The path is learned in a form of simple polychain ($a$ and $b$ represent two learned weight vectors, $\theta$ is a leanable bench):
$$
w = \begin{cases} 2(t \theta + (0.5-t)a), \quad  0 \leq t \leq 0.5  \\ 
2((t-0.5)b + (1-t)\theta),\quad  0.5 < t \leq 1\end{cases}
$$
The model is learned using SGD. When processing 1 minibatch, one firstly samples $t \in [0, 1]$, then sets weights and performs forward pass through CNN. Gradients are taken w. r. t. $\theta$. 

To implement this algortithm, you only need to implment reparametrization scheme in class Polychain. The you may use functions from module  lab_cnn_solution totrain polychain.

In [None]:
class Polychain(Base):
    def process_weights_item(self, param_list, support_list=[]):
        ### your code here
    
    def create_index(self):
        ### your code here
    
    def gen_index(self):
        ### your code here

In [None]:
fn1 = ... # specify endpoint 1
fn2 = ... # specify endpoint 2
polychain = Polychain(code.CNN, [fn1, fn2]).to(device)
segment = Segment(code.CNN, [fn1, fn2]).to(device)

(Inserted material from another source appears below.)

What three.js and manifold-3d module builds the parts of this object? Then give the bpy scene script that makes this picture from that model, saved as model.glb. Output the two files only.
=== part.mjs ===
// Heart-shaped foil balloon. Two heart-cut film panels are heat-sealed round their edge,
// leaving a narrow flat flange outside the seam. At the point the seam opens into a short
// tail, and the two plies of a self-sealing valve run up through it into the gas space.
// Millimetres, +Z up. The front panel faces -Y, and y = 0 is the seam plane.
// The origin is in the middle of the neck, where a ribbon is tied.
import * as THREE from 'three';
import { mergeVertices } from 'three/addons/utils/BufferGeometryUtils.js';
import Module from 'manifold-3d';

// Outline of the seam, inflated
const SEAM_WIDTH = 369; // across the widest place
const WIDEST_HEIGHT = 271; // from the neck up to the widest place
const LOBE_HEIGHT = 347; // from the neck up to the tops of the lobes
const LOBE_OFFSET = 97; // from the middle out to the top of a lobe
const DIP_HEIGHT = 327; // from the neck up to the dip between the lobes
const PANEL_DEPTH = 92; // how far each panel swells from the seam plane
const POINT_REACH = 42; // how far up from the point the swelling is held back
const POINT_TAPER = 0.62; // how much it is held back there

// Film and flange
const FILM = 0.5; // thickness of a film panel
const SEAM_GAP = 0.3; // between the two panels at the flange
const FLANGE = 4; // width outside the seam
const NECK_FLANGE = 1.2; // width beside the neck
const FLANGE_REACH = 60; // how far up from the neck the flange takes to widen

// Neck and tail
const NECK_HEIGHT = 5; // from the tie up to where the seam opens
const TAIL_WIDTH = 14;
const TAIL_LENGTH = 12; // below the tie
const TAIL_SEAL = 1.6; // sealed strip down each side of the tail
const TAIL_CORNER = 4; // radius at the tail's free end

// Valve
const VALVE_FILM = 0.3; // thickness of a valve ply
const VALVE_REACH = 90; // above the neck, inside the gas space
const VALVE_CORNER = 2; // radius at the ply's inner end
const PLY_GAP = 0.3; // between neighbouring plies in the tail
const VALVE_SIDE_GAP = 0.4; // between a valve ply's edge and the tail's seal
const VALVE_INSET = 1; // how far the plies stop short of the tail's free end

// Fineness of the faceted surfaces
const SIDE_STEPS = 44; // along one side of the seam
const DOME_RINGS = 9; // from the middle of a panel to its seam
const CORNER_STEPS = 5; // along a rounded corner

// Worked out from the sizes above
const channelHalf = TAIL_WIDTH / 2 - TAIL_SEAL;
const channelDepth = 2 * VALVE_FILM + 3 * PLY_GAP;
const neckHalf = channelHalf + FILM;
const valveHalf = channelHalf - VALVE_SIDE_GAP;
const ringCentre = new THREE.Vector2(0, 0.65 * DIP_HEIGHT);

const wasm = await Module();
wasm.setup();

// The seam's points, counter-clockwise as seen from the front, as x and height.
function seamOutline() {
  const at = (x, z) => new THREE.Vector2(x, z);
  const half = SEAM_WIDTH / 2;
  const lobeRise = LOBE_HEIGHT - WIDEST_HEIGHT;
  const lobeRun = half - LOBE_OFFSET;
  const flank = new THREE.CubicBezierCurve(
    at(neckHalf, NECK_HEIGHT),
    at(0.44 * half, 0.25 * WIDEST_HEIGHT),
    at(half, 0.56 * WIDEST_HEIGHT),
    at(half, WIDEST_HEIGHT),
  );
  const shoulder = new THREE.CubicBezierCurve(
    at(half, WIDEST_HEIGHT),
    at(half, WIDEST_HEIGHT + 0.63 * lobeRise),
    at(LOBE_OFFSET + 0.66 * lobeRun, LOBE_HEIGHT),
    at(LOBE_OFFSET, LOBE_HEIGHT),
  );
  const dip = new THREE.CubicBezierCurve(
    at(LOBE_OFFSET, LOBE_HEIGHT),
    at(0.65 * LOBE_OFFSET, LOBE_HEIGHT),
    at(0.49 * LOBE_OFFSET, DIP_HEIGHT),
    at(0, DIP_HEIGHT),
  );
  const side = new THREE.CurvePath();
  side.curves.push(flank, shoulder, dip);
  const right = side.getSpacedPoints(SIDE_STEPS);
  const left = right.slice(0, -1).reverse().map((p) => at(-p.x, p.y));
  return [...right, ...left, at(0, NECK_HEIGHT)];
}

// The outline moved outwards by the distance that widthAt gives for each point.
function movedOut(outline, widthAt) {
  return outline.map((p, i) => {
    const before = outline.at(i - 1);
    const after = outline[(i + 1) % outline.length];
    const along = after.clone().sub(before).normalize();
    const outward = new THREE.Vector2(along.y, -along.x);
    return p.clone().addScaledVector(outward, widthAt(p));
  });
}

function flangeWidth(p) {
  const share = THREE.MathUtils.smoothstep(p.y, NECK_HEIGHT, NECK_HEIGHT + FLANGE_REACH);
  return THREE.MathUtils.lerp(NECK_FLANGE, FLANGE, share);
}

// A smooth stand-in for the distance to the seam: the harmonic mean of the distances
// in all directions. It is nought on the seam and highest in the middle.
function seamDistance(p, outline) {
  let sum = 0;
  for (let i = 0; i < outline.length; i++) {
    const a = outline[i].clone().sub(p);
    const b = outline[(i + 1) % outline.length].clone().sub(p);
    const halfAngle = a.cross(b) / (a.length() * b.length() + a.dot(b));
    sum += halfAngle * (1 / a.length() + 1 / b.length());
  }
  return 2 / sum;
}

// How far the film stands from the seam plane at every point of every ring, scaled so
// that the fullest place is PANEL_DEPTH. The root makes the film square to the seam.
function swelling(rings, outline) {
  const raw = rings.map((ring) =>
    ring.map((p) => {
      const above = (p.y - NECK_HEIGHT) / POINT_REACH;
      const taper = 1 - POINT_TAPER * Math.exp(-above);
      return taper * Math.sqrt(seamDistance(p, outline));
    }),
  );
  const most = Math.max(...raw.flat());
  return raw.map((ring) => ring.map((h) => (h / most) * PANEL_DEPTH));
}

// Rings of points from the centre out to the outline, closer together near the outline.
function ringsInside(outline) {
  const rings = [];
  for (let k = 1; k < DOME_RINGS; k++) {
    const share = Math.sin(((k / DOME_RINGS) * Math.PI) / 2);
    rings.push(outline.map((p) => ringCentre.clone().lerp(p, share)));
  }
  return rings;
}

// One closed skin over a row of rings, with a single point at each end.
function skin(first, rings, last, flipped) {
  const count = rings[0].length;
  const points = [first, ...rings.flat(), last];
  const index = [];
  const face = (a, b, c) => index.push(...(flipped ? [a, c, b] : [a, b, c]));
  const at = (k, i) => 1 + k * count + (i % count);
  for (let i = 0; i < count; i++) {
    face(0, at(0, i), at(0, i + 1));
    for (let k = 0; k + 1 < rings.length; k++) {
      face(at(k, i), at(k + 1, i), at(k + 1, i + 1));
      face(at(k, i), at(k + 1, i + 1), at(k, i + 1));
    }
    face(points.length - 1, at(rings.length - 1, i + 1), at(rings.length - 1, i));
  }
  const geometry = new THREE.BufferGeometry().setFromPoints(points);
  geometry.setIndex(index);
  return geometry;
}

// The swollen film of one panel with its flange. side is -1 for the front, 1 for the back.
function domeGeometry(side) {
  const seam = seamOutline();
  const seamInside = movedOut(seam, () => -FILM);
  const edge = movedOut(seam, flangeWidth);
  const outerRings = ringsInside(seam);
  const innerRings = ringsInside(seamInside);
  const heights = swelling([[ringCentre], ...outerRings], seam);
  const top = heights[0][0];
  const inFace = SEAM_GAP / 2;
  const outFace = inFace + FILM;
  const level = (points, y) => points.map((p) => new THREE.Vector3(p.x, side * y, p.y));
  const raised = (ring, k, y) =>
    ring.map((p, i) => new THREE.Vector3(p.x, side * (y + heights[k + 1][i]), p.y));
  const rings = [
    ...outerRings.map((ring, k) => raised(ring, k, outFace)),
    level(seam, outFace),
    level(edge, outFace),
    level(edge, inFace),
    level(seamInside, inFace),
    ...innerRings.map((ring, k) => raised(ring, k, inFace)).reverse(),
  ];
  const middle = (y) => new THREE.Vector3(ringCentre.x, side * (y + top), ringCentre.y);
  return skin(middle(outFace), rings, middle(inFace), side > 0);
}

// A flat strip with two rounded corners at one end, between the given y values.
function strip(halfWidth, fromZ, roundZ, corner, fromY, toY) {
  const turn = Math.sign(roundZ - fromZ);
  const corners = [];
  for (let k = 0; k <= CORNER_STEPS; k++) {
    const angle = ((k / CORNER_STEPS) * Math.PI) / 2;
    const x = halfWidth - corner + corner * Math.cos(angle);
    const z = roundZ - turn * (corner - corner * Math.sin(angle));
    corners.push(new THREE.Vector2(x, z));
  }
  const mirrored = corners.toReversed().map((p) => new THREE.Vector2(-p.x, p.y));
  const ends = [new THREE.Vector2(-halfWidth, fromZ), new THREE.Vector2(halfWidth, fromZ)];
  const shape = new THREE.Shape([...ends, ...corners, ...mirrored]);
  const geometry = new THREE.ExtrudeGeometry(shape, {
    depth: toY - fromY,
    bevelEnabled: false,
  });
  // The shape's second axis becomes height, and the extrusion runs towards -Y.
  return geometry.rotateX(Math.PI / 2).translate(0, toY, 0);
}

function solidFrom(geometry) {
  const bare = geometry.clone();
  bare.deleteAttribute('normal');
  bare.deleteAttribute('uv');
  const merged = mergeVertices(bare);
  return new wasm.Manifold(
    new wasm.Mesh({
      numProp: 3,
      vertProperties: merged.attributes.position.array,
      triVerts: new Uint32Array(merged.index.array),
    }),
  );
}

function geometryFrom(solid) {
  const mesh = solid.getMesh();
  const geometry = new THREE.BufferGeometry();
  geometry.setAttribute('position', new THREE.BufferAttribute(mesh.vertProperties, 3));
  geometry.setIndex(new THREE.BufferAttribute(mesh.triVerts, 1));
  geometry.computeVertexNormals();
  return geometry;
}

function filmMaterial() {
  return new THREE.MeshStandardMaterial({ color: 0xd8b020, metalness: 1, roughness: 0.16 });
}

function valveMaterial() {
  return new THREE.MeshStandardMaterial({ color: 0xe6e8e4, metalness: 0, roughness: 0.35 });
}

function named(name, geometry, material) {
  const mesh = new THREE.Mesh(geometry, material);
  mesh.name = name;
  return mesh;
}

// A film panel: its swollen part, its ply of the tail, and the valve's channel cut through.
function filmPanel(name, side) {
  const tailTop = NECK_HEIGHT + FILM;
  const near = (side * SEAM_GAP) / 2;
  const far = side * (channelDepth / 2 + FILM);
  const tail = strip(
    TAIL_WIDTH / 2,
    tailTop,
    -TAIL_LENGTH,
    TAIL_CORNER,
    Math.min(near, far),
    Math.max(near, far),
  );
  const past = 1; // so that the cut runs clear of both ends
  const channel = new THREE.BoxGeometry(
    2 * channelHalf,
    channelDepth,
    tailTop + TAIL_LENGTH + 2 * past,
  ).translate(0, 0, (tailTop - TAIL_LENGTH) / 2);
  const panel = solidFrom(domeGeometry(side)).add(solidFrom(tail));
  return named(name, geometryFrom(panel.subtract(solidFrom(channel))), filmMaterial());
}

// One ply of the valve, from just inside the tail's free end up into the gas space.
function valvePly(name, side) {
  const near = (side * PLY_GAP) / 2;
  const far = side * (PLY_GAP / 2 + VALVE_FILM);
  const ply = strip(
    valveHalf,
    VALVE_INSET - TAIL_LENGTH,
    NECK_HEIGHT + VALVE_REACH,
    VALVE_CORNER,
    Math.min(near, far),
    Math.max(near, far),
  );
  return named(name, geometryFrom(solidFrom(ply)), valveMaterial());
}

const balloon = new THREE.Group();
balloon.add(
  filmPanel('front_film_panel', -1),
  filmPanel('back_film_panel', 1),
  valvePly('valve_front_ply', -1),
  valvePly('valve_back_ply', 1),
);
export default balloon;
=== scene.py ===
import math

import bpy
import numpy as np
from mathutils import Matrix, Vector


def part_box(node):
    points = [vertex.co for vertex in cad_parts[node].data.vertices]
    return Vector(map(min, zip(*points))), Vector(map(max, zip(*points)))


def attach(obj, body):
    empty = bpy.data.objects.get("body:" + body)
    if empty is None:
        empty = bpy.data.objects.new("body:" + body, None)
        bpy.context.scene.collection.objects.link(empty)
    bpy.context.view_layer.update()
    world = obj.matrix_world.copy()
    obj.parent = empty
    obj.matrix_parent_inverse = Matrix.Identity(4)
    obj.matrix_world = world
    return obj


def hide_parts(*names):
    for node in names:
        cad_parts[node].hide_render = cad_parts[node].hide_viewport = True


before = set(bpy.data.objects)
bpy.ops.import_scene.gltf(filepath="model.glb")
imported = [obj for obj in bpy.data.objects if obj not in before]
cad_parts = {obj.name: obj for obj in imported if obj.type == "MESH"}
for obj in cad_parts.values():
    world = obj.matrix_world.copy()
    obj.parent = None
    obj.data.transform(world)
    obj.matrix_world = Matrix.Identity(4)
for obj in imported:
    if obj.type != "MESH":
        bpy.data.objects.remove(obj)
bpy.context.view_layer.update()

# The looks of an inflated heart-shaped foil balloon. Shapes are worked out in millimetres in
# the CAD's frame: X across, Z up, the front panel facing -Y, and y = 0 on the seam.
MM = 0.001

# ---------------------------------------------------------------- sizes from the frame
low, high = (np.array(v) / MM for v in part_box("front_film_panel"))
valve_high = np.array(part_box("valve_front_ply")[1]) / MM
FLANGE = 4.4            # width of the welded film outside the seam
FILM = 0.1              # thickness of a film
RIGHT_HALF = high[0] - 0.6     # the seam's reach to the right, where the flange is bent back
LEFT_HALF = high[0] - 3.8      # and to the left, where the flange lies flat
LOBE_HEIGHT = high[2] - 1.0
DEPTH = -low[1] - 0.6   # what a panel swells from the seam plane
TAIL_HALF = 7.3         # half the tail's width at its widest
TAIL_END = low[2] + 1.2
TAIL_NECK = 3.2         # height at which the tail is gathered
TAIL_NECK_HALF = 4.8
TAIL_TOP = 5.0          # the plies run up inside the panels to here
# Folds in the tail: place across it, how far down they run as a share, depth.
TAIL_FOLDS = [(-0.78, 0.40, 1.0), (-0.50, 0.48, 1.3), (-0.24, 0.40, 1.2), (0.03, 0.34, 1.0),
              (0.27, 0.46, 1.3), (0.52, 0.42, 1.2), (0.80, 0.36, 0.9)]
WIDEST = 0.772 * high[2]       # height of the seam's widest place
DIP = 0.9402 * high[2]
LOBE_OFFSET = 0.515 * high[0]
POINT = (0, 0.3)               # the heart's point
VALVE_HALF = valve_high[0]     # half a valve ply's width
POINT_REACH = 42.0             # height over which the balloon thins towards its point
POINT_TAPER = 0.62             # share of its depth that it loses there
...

We will compare learned polychain with straightforward segment $[a, b]$:

In [None]:
### your code here
### learn polychain as usual model in pytorch

Let's now plot quality along learned polychain $[a, \theta, b]$ and along segment $[a, b]$.

In [None]:
# plot quality along two paths
manifolds = {"segment":segment, "polychain":polychain}
index_grid = torch.linspace(0, 1, 21).to(device)
res = utils.plot_along_manifold(manifolds, train_loader, test_loader, code.evaluate_loss_acc, \
                          criterion, device, index_grid, plot=True)

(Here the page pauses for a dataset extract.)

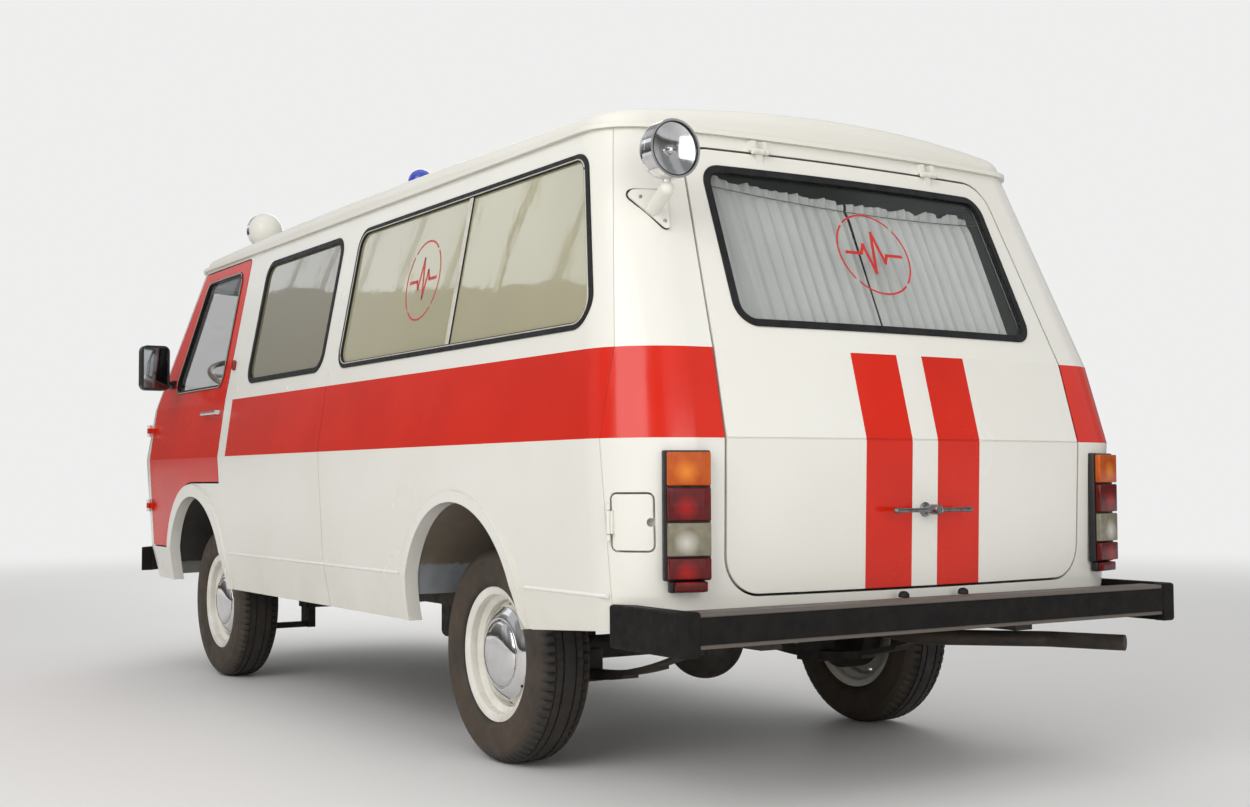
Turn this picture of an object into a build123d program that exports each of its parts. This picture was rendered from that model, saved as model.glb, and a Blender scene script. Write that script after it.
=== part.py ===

As for further experiments, you may try to connect different types of optima (for example, optima learned with small and large batch size) and to check this connectivity hypothesis for other networks / trainng procedures (e. g. use L2 regularization or dropout). [Gotmare et al., 2018](https://arxiv.org/pdf/1806.06977.pdf) conduct such an analysis.

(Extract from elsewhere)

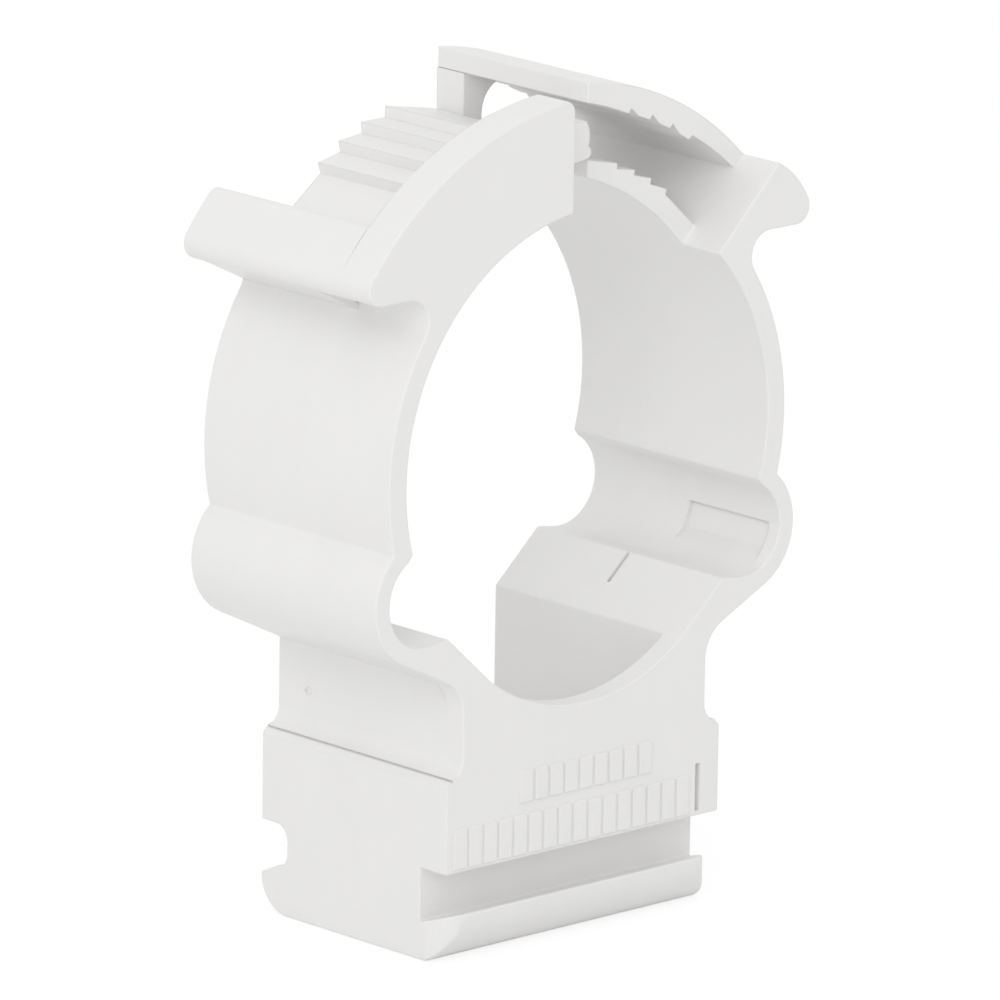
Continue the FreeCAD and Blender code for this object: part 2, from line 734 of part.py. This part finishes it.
make_frame()
make_hollow()
for side, hand in ((1, "right"), (-1, "left")):
    make_gusset(side, hand)
    make_front_corner(side, hand)
make_front_foot()
make_rear_foot()
make_left_lever()
make_tongue()
make_cheek()
make_catch()
make_right_lever()
make_head()
for side, hand in ((1, "right"), (-1, "left")):
    make_lever_rib(side, hand)
    make_loop_details(side, hand)
make_front_slit()

doc.recompute()
for item in doc.Objects:
    if any(word in ("Invalid", "Error") for word in item.State):
        raise RuntimeError(f"{item.Name} failed: {item.State}")
    if item.TypeId == "PartDesign::Pocket" and not (
        item.Shape.Volume < item.BaseFeature.Shape.Volume - 1e-3
    ):
        raise RuntimeError(f"{item.Name} takes nothing away")
if clip.Shape.isNull() or not clip.Shape.isValid() or len(clip.Shape.Solids) != 1:
    raise RuntimeError("the clip isn't one valid solid")

os.makedirs("parts", exist_ok=True)
clip.Shape.exportStep(f"parts/{clip.Label}.step")
box = clip.Shape.BoundBox
print(
    f"clip: {box.XLength:.2f} x {box.YLength:.2f} x {box.ZLength:.2f} mm,"
    f" {clip.Shape.Volume / 1000:.2f} ml"
)
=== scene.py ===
# %% [markdown]
# # A moulded pipe clip
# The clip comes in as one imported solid, in metres, standing on its foot. The solid has every
# form that a hand would feel: arms, hinge loops, teeth, grooves and the hollow in the base.
# This script adds what is left: the soft edges that a mould gives, the small raised pads on
# the front, the gate mark, the plastic itself, the light and the camera.

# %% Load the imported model
import math

import bmesh
import bpy
from mathutils import Matrix, Vector


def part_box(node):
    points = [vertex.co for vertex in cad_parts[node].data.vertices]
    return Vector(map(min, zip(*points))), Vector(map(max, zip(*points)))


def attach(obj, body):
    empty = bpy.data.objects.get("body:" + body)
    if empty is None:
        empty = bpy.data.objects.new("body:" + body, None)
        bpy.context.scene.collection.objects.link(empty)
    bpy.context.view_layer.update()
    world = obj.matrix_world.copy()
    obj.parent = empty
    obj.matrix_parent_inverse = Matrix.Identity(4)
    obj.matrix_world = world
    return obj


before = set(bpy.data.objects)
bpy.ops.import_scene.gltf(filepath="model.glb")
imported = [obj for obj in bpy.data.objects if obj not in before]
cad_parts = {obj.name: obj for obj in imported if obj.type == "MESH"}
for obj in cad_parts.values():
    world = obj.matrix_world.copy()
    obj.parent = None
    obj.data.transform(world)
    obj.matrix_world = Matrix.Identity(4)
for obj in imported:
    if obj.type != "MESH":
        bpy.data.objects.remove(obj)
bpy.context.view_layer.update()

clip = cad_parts["clip"]
low, high = (Vector(corner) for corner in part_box("clip"))
MM = 0.001
print("clip:", len(clip.data.polygons), "faces, size in mm", [round(s / MM, 2) for s in high - low])

# %% [markdown]
# ## Camera
# A clip of this size is photographed with a long lens, so that its two sides stay nearly
# parallel. The camera could be placed by hand, but then nothing says why it is where it is.
# Here it is placed by an azimuth, an elevation and a distance from a point in the middle of the
# clip, and its lens is worked out from how many pixels a metre takes at that point.

# %% Camera
AZIMUTH = math.radians(-43.2)
ELEVATION = math.radians(14.3)
ROLL = math.radians(0.9)
DISTANCE = 0.9
TARGET = Vector((0.0005, 0.0, 0.03075))
PIXELS_PER_METRE = 13650
IMAGE_PIXELS = 1000
SENSOR_MM = 36
NEAREST, FARTHEST = 0.01, 20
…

### Visualize SGD path using PCA
In this part, you will need 1 CNN trained on MNIST with weights saved per epoch. Train it:

In [None]:
path_to_save = ...
cnn = ...

[Lorch et al., 2016](https://icmlviz.github.io/icmlviz2016/assets/papers/24.pdf) visualize the trajectory of SGD using PCA. Although training happens in high-dimensional space, its projection onto 2d plane may distinctive properties of the training process. Let's make such a visualization as well.

In [None]:
from sklearn.decomposition import PCA

In [None]:
fns = [path_to_save+"/model_ep%d.cpt"%epoch for epoch in range(num_epochs)]

In [None]:
ws = np.array([utils.sd2tensor(torch.load(fn)).cpu().numpy() for fn in fns])

In [None]:
ws.shape

In [None]:
### your code here
# learn PCA on ws and select two principal components
mean = ...
direction1 = ...
direction2 = ...

In [None]:
### print explained variance ratio
### your code here

In [None]:
class Plane2dConnection(Base):
    def __init__(self, net_class, mean, direction1, direction2,
                 net_args=(), net_kwargs={}):
        super(Plane2dConnection, self).__init__(net_class, [mean, direction1, direction2],\
                                                  0, net_args,\
                                                  net_kwargs)
    
    def process_weights_item(self, param_list, support_list=[]):
        t1 = self.index[0].item()
        t2 = self.index[1].item()
        return support_list[0] + t1*support_list[1] + t2*support_list[2]
    
    def create_index(self):
        self.register_buffer("index", torch.zeros(2))
    
    def gen_index(self):
        self.index.uniform_().mul_(2).add_(-1)

In [None]:
example_sd = code.CNN().state_dict()
plane = Plane2dConnection(code.CNN, \
                      utils.tensor2sd(torch.from_numpy(mean).to(device),\
                                            example_sd),\
                      utils.tensor2sd(torch.from_numpy(direction1).to(device),\
                                            example_sd),\
                      utils.tensor2sd(torch.from_numpy(direction2).to(device),\
                                            example_sd)).to(device)
components = np.array([direction1, direction2])
utils.plot_2d(components, mean, ws, plane, device, train_loader, test_loader, \
                code.evaluate_loss_acc, criterion)

We suggest you to repeat this procedure for different num_epochs because the principal components differ a lot for small and large num_epochs.

However, you shouldn't rely so much on this type of analysis. [Antognini and Sohl-Dickstein, 2018](https://arxiv.org/pdf/1806.08805.pdf) theoretically analyse the properties of PCA applied to high-dimensional random walks. They find that explained variance and projection of the trajectory look similar for SGD and random walk.